■ **Short exercise**
Copy every line, exactly and only, from the line containing "platter_pads();" to the line containing "obj.parent = empty", both lines included.

------ Source data ------

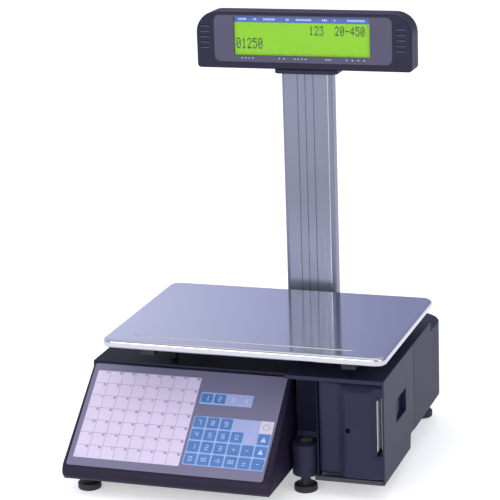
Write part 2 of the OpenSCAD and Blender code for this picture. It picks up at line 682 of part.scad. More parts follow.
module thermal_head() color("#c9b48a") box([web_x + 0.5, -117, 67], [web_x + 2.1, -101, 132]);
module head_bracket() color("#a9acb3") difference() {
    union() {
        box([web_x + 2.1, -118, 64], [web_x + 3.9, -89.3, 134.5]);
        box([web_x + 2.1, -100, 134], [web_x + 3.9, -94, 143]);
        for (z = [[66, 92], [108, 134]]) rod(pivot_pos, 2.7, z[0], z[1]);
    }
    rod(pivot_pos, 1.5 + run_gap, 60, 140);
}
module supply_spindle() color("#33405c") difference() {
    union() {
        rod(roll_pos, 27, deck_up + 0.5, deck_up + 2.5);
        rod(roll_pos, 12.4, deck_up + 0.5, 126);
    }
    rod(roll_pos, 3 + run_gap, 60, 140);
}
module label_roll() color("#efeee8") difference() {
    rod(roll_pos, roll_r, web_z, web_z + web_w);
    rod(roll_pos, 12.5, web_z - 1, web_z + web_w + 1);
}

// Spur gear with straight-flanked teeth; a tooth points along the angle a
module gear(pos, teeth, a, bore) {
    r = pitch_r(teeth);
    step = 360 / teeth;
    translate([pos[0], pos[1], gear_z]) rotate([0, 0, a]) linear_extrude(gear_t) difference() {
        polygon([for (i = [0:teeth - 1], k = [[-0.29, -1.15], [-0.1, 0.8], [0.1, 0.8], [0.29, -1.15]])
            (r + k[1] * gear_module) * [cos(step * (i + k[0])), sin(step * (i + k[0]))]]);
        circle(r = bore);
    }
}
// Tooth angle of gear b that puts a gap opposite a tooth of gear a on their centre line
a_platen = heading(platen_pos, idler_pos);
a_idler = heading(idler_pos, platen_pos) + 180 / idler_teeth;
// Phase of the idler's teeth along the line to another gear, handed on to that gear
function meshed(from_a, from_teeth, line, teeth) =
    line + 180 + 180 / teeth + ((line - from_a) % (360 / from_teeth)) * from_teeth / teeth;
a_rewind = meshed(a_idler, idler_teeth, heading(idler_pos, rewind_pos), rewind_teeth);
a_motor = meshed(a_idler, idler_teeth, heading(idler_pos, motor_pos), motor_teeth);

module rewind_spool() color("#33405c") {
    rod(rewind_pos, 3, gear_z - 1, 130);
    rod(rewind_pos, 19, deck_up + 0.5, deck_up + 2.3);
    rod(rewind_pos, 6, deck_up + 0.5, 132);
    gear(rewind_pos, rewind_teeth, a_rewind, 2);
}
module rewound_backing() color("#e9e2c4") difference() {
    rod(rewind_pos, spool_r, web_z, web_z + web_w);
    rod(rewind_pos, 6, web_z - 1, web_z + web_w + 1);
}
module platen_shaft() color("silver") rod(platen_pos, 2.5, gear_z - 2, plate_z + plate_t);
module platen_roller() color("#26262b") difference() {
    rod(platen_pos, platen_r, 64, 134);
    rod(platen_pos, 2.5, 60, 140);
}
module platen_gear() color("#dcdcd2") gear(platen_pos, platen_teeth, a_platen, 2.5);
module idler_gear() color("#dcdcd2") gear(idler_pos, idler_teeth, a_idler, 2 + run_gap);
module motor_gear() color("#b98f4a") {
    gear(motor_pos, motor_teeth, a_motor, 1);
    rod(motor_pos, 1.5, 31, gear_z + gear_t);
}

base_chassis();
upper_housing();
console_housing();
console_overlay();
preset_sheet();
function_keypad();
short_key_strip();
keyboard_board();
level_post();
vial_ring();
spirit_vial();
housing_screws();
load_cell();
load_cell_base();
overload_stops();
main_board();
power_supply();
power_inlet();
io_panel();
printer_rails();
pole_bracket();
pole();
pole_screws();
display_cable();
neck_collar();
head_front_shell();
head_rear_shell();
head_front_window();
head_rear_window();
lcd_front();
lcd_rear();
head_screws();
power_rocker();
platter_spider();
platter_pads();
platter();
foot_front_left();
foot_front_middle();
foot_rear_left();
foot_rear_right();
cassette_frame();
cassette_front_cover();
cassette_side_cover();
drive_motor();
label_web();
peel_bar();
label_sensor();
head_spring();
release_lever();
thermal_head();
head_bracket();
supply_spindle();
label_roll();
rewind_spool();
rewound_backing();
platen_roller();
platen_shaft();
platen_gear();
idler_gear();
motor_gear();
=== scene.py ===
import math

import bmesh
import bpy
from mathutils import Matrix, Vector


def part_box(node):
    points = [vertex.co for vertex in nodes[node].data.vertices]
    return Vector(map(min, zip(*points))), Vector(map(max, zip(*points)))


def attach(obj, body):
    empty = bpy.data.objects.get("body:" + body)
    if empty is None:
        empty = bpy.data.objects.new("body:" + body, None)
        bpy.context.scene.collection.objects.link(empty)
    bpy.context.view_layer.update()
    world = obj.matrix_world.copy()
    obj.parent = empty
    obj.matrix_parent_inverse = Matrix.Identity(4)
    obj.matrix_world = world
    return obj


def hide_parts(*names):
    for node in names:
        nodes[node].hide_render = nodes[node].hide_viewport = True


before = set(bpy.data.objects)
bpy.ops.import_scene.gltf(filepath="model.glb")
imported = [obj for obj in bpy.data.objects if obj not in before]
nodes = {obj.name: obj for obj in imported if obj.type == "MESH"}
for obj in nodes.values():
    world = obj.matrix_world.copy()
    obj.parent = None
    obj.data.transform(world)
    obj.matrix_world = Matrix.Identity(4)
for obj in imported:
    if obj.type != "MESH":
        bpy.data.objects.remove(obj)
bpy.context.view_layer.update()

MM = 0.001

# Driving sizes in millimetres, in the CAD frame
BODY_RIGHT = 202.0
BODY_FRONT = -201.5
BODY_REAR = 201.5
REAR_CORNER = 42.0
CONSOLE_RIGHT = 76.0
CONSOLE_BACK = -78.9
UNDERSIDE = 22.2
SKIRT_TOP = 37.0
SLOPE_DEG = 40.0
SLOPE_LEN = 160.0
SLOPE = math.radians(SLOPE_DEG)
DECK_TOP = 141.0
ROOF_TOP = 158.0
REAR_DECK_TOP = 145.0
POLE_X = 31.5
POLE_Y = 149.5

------

■ **The reply**
platter_pads();
platter();
foot_front_left();
foot_front_middle();
foot_rear_left();
foot_rear_right();
cassette_frame();
cassette_front_cover();
cassette_side_cover();
drive_motor();
label_web();
peel_bar();
label_sensor();
head_spring();
release_lever();
thermal_head();
head_bracket();
supply_spindle();
label_roll();
rewind_spool();
rewound_backing();
platen_roller();
platen_shaft();
platen_gear();
idler_gear();
motor_gear();
=== scene.py ===
import math

import bmesh
import bpy
from mathutils import Matrix, Vector


def part_box(node):
    points = [vertex.co for vertex in nodes[node].data.vertices]
    return Vector(map(min, zip(*points))), Vector(map(max, zip(*points)))


def attach(obj, body):
    empty = bpy.data.objects.get("body:" + body)
    if empty is None:
        empty = bpy.data.objects.new("body:" + body, None)
        bpy.context.scene.collection.objects.link(empty)
    bpy.context.view_layer.update()
    world = obj.matrix_world.copy()
    obj.parent = empty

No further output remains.